==== Material shown ====

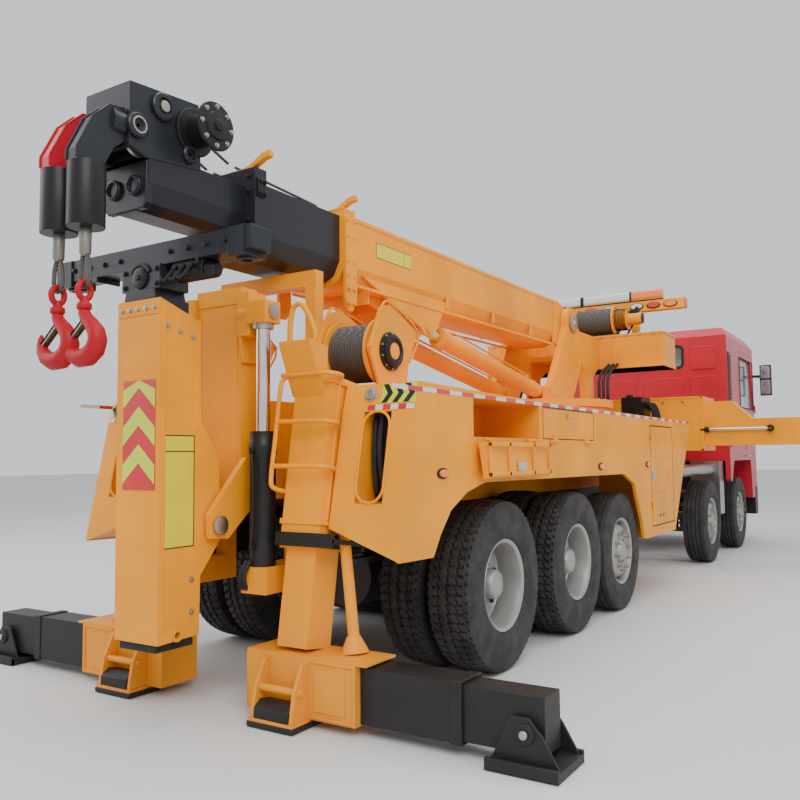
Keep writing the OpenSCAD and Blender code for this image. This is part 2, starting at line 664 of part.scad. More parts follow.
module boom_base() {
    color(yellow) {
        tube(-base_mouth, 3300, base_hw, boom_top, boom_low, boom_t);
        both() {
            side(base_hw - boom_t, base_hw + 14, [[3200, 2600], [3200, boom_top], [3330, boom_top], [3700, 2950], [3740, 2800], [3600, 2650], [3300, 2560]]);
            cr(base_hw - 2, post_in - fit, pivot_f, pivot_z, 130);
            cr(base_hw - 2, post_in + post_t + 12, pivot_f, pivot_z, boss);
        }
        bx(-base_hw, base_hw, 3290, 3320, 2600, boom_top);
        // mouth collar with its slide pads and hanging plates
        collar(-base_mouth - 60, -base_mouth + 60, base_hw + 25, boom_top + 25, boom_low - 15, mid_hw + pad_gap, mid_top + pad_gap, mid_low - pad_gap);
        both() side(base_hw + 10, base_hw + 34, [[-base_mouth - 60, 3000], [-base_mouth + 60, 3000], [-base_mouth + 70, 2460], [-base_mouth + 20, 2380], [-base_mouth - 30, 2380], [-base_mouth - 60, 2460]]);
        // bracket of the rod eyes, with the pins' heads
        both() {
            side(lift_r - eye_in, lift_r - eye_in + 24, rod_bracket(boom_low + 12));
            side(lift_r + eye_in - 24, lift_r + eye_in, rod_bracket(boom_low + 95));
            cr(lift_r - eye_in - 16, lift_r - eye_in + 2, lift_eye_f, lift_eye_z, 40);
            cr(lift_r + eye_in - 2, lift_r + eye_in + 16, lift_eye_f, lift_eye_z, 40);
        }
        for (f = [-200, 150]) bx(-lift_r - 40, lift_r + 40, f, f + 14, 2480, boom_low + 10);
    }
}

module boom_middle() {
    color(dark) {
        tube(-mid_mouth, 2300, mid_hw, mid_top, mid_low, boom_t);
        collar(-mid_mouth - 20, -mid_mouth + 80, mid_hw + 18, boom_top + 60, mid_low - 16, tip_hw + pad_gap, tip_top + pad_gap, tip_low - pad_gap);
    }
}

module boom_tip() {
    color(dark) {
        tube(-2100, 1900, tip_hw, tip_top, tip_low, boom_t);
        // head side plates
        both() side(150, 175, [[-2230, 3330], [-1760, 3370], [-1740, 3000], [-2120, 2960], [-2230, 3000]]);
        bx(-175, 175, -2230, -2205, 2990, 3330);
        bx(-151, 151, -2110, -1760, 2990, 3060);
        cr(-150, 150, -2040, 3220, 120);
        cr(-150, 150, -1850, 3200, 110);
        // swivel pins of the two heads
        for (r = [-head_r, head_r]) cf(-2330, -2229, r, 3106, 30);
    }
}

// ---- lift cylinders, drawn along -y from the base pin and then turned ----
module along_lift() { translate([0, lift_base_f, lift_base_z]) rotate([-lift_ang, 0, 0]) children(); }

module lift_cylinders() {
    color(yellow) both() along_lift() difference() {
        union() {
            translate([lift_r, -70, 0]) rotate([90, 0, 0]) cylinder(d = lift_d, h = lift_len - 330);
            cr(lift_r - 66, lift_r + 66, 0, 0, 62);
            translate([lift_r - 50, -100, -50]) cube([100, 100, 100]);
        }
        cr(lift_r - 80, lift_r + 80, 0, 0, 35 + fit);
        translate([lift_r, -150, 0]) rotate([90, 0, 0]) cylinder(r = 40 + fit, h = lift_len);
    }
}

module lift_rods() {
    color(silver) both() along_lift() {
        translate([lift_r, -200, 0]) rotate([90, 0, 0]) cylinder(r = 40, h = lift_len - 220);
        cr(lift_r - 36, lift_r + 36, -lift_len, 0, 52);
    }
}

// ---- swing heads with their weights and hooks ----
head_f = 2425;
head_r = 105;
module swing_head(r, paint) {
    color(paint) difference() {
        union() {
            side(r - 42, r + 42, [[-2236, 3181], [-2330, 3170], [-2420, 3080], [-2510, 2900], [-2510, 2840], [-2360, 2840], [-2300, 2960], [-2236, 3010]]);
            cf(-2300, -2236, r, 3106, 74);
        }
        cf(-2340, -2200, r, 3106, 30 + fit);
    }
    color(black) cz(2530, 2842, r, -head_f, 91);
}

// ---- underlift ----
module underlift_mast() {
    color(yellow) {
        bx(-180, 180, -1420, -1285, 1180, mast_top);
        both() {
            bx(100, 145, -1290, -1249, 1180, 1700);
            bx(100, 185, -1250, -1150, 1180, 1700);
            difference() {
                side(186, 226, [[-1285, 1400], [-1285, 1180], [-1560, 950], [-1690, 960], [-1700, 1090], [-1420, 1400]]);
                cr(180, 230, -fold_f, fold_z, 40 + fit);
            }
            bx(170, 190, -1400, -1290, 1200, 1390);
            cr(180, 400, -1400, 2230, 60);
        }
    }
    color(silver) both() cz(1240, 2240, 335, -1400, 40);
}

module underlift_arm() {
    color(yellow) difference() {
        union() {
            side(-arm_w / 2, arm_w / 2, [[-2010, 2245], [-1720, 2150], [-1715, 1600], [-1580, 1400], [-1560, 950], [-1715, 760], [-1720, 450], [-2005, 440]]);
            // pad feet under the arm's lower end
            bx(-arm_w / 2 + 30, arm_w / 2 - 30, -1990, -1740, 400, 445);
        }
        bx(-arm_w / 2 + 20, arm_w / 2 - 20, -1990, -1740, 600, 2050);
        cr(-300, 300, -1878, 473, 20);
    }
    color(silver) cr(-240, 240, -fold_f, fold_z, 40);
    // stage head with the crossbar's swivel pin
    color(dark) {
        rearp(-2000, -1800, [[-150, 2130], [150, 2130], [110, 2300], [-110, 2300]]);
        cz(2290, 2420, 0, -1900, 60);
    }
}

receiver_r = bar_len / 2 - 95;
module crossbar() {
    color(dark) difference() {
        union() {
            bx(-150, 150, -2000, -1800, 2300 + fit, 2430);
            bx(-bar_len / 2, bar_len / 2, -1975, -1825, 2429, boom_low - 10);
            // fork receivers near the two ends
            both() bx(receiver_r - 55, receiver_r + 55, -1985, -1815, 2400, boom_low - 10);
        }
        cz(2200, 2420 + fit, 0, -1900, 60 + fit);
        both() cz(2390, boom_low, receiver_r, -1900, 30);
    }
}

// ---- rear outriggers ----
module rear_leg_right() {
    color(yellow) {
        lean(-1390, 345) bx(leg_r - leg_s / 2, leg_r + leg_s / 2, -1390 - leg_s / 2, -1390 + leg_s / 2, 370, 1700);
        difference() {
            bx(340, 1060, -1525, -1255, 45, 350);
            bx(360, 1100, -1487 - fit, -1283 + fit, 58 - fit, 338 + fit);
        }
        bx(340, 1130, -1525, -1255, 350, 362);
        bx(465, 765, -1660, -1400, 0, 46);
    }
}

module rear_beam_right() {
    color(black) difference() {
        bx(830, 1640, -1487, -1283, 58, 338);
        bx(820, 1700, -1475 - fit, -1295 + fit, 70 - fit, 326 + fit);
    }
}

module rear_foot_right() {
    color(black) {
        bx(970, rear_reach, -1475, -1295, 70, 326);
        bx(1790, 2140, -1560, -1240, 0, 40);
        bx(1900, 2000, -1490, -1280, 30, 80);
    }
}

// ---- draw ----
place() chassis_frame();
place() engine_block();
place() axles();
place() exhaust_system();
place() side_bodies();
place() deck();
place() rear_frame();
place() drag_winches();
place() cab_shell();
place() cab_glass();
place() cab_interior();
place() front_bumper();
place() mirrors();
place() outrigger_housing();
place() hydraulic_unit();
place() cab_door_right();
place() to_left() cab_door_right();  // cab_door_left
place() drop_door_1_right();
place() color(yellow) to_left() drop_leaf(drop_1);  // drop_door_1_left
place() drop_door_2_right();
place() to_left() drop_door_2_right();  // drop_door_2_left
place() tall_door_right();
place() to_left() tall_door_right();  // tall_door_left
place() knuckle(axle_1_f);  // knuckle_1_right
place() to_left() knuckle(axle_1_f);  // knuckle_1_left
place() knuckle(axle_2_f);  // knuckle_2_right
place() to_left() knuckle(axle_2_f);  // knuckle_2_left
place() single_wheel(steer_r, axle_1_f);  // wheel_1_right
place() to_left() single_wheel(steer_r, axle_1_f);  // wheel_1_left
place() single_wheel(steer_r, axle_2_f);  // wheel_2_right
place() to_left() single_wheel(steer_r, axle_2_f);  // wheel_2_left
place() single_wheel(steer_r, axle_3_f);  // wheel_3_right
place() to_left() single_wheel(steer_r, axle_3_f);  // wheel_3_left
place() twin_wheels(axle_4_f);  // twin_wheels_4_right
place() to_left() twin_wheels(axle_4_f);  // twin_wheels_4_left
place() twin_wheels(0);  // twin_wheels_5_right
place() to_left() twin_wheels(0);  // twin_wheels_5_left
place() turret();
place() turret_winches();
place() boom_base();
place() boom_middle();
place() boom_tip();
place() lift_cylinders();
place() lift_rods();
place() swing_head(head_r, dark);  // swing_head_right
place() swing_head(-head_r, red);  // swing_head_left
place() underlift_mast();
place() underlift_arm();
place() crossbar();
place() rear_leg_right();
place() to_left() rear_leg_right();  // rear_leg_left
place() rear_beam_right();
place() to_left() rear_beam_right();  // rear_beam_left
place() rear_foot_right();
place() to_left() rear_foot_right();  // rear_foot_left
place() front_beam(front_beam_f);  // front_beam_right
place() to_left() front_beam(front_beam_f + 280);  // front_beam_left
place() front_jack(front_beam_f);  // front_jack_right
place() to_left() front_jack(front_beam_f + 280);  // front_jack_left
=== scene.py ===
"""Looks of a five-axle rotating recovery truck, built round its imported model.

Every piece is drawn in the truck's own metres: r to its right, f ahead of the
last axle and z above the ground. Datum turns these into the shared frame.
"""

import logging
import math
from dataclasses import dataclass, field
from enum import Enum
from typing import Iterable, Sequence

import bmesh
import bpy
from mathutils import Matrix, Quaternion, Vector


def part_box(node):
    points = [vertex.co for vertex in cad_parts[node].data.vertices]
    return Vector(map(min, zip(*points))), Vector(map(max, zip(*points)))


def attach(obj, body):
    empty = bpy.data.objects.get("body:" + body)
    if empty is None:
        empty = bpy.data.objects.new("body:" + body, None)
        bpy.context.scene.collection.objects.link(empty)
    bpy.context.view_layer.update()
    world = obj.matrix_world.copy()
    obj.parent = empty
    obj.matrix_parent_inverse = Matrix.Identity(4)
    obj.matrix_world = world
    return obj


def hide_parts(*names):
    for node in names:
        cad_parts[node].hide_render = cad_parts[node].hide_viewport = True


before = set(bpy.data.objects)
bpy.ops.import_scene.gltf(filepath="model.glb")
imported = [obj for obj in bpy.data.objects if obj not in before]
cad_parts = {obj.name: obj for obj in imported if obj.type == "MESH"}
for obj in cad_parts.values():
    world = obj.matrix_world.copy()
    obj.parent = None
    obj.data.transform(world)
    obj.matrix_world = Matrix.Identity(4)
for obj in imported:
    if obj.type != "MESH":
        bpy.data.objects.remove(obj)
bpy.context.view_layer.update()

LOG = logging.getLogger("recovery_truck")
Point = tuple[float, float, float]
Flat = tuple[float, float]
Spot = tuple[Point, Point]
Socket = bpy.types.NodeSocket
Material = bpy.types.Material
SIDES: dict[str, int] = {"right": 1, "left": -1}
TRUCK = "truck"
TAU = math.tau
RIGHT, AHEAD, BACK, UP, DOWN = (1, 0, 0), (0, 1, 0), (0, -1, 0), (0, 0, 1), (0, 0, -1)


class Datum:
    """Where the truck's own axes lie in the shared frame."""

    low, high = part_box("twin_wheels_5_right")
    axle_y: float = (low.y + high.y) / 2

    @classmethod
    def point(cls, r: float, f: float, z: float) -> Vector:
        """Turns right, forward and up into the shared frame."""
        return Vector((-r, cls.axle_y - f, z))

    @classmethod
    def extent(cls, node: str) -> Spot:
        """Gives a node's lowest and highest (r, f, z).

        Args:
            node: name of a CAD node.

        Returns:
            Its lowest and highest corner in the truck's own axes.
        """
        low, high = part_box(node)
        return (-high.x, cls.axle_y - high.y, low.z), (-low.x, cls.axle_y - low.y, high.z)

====
==== Material shown ====

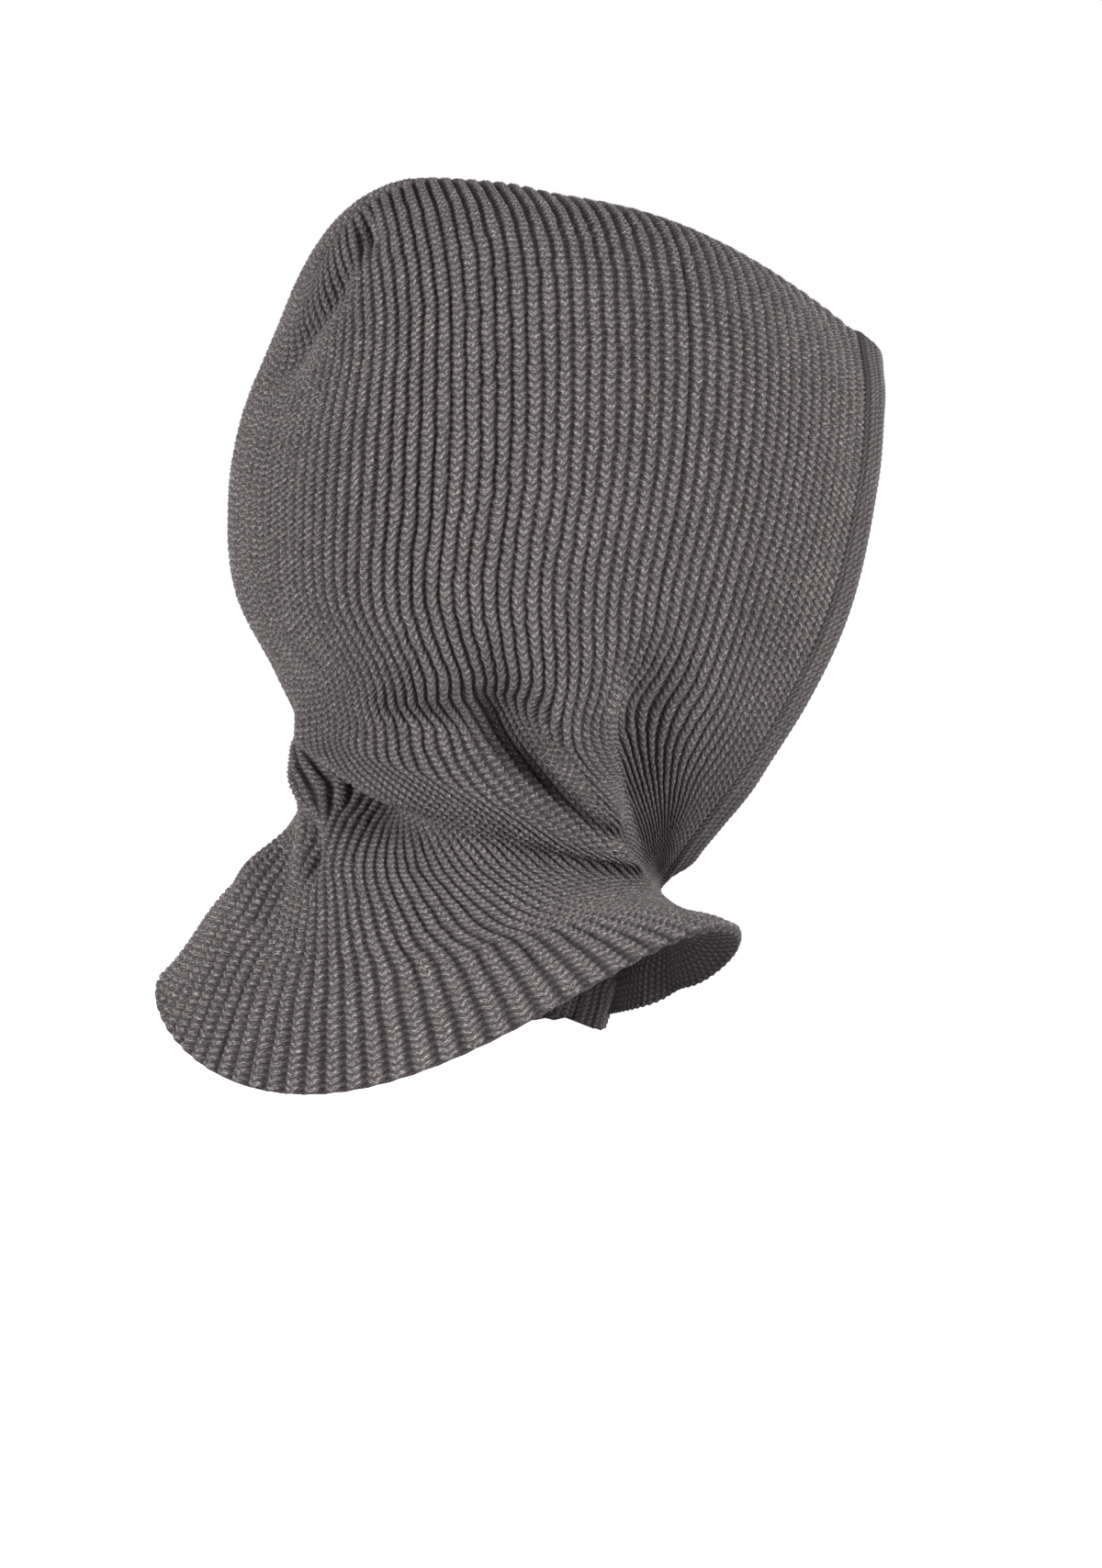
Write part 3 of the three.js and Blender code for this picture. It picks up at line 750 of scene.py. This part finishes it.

====

- _Exercise details_
Give back, word for word, only the lines above from the line holding "place() lift_cylinders();" to the line holding "obj.matrix_world = world", both included.

- _Solved problem_
place() lift_cylinders();
place() lift_rods();
place() swing_head(head_r, dark);  // swing_head_right
place() swing_head(-head_r, red);  // swing_head_left
place() underlift_mast();
place() underlift_arm();
place() crossbar();
place() rear_leg_right();
place() to_left() rear_leg_right();  // rear_leg_left
place() rear_beam_right();
place() to_left() rear_beam_right();  // rear_beam_left
place() rear_foot_right();
place() to_left() rear_foot_right();  // rear_foot_left
place() front_beam(front_beam_f);  // front_beam_right
place() to_left() front_beam(front_beam_f + 280);  // front_beam_left
place() front_jack(front_beam_f);  // front_jack_right
place() to_left() front_jack(front_beam_f + 280);  // front_jack_left
=== scene.py ===
"""Looks of a five-axle rotating recovery truck, built round its imported model.

Every piece is drawn in the truck's own metres: r to its right, f ahead of the
last axle and z above the ground. Datum turns these into the shared frame.
"""

import logging
import math
from dataclasses import dataclass, field
from enum import Enum
from typing import Iterable, Sequence

import bmesh
import bpy
from mathutils import Matrix, Quaternion, Vector


def part_box(node):
    points = [vertex.co for vertex in cad_parts[node].data.vertices]
    return Vector(map(min, zip(*points))), Vector(map(max, zip(*points)))


def attach(obj, body):
    empty = bpy.data.objects.get("body:" + body)
    if empty is None:
        empty = bpy.data.objects.new("body:" + body, None)
        bpy.context.scene.collection.objects.link(empty)
    bpy.context.view_layer.update()
    world = obj.matrix_world.copy()
    obj.parent = empty
    obj.matrix_parent_inverse = Matrix.Identity(4)
    obj.matrix_world = world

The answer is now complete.